The code works well on jupyter notebook.

Environment

TensorRT Version: 6.0.1.10 device Type: jetson nano CUDA Version: 10 Python Version (if applicable): 3.6 PyTorch Version (if applicable): 1.1.0

Relevant Files

Steps To Reproduce

Akshaysharma29 commented 4 years ago

Solution: https://stackoverflow.com/questions/61056832/facing-issue-while-running-flask-app-with-tensorrt-model-on-jetson-nano#comment108055562_61061543

weixiaolian21 commented 4 years ago

Solution: https://stackoverflow.com/questions/61056832/facing-issue-while-running-flask-app-with-tensorrt-model-on-jetson-nano#comment108055562_61061543

There is nothing when open this url, I have the same issue,Could you share the way to solve this issue?

Akshaysharma29 commented 4 years ago

Hi @weixiaolian21, I have not completely solved this issue. There is some threading issue of worker_thread. which can be solved using callback function as used in this link https://stackoverflow.com/questions/61223028/flask-app-is-keep-on-loading-at-the-time-of-predictiontensorrt

but then new issue occur. if you are able to solve this then share the approach. Thanks.

nik13 commented 4 years ago

Facing same issue, found any solution?

bobbilichandu commented 3 years ago

@Akshaysharma29 @weixiaolian21 @nik13 , were you able to solve this issue?

bobbilichandu commented 3 years ago

@Akshaysharma29 @weixiaolian21 @nik13 , were you able to solve this issue?

jkjung-avt commented 3 years ago

I think this issue could be resolved by wrapping the TensorRT inference function (i.e. execute_async or execute_async_v2) with pushing/poping of the default CUDA context.

Reference: https://github.com/jkjung-avt/tensorrt_demos/issues/213#issuecomment-691868942

https://github.com/jkjung-avt/tensorrt_demos/blob/899770162fecc21475db38d670b5b3467874046e/utils/yolo_with_plugins.py#L312-L321

bobbilichandu commented 3 years ago

Thank you. I have one doubt, won't the pushing and popping context for every inference increased inference time?
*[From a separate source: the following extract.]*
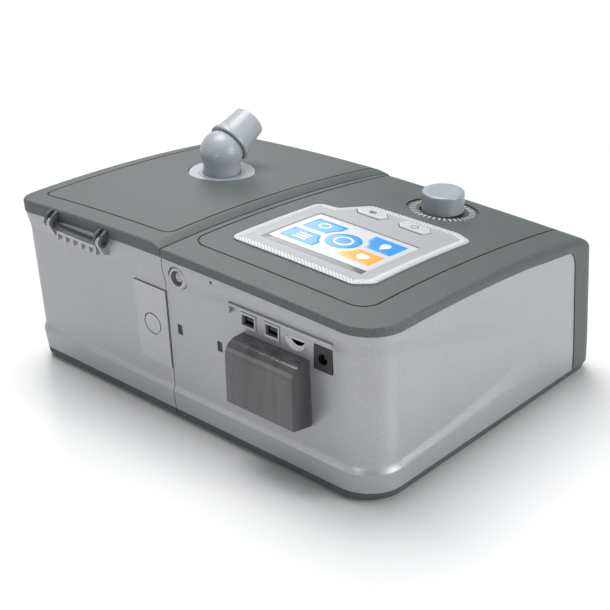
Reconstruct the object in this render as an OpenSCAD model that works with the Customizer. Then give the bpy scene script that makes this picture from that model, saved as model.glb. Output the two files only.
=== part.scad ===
// Bedside breathing-air machine: a main unit with blower, screen and ports, and a heated
// humidifier that docks on its end, with a hinged lid and a swivelling hose elbow.
// Millimetres, +Z up, +Y is the side with the ports, +X is the humidifier end.
// The origin is on the table, under the middle of the machine's overall box.

/* [Body] */
// Length of the main unit, from its end wall to the seam
main_l = 155.3; // [150:0.1:175]
// Length of the humidifier, from the seam to its end wall
hum_l = 129.2; // [122:0.1:145]
// Depth of both units at the base
body_d = 226; // [218:1:245]
// Height of the main unit at the highest line of its roof
top_h = 116.7; // [112:0.1:130]
// How far the humidifier's lid stands above the main unit's roof
lid_step = 2.3; // [1:0.1:4]
// Thickness of the moulded walls
wall = 2.4; // [1.8:0.1:3]
// Gap between the two docked units
dock_gap = 0.5; // [0.3:0.1:1]
// Gap between parts that are screwed or clipped together
fit_gap = 0.2; // [0.1:0.05:0.4]

/* [Body shape] */
// Height of the dark base tray's side band
base_h = 7.4; // [6:0.1:9]
// Thickness of the base floor
floor_t = 2.6; // [2:0.1:3.5]
// Height of the rubber feet below the floor
foot_h = 1.2; // [0.8:0.1:2]
// How far the base edge tucks in at the floor
base_tuck = 2.4; // [1:0.1:4]
// Height of the proud band at the foot of the walls
band_h = 21; // [16:1:28]
// How far that band stands out past the base
band_out = 1.7; // [1:0.1:2.5]
// How far the back wall leans out between the band and the roof
back_lean = 5.2; // [2:0.1:8]
// How far the end walls lean out between the band and the roof
end_lean = 1.8; // [0:0.1:4]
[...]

Also, can this be used for scaledyolov4?

jkjung-avt commented 3 years ago

I have one doubt, won't the pushing and popping context for every inference increased inference time?

Based on my tests on Jetson nano, the overhead of cuda contect pushing/poping is negligible.
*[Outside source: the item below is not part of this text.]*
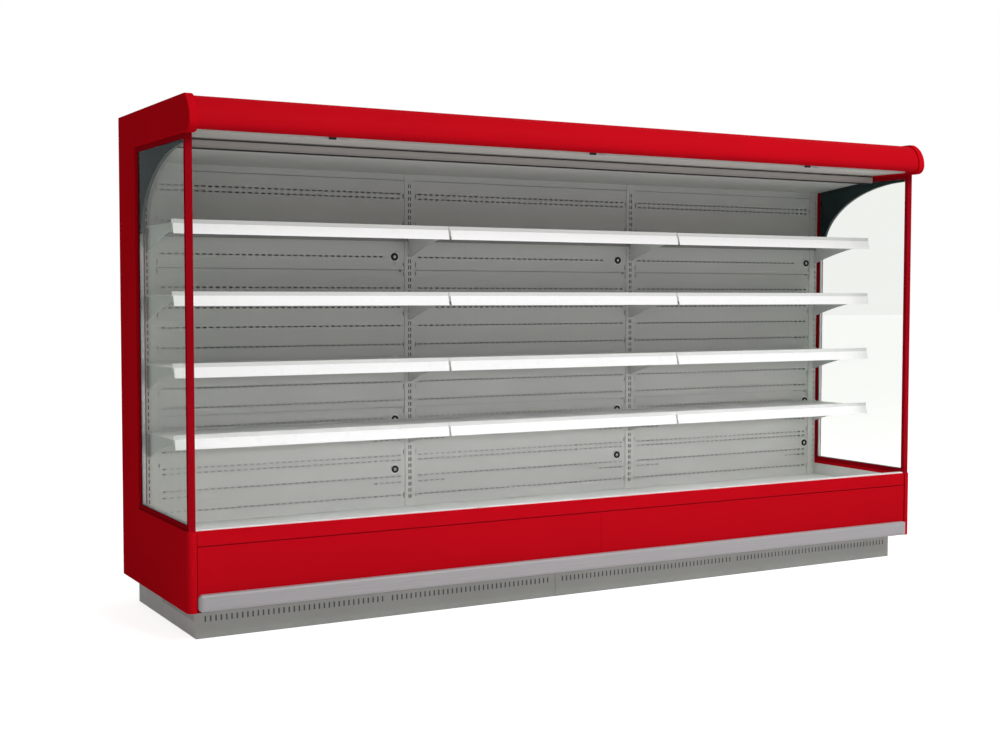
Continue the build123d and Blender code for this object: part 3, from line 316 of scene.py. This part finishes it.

Also, can this be used for scaledyolov4?

My TensorRT YOLOv4 implementation does support Scaled-YOLOv4. More specifically, the code supports darknet "yolov4-csp" and "yolov4x-mish" models out of the box.

CoinCheung commented 3 years ago

Hi,

I have seen the above solution, we should first push the context that we defined at the beginning of the program, and pop it after we run inference with context created by the engine.

I have another question about this: what if I have multi-gpu and I need to run inference in parallel on these gpus ? How could I configure my program please ?

I mean:

## The following four inference are executed in parallel on 4 gpus
out1 = trt_infer_on_gpu1(inp)
out2 = trt_infer_on_gpu2(inp)
out3 = trt_infer_on_gpu3(inp)
out4 = trt_infer_on_gpu4(inp)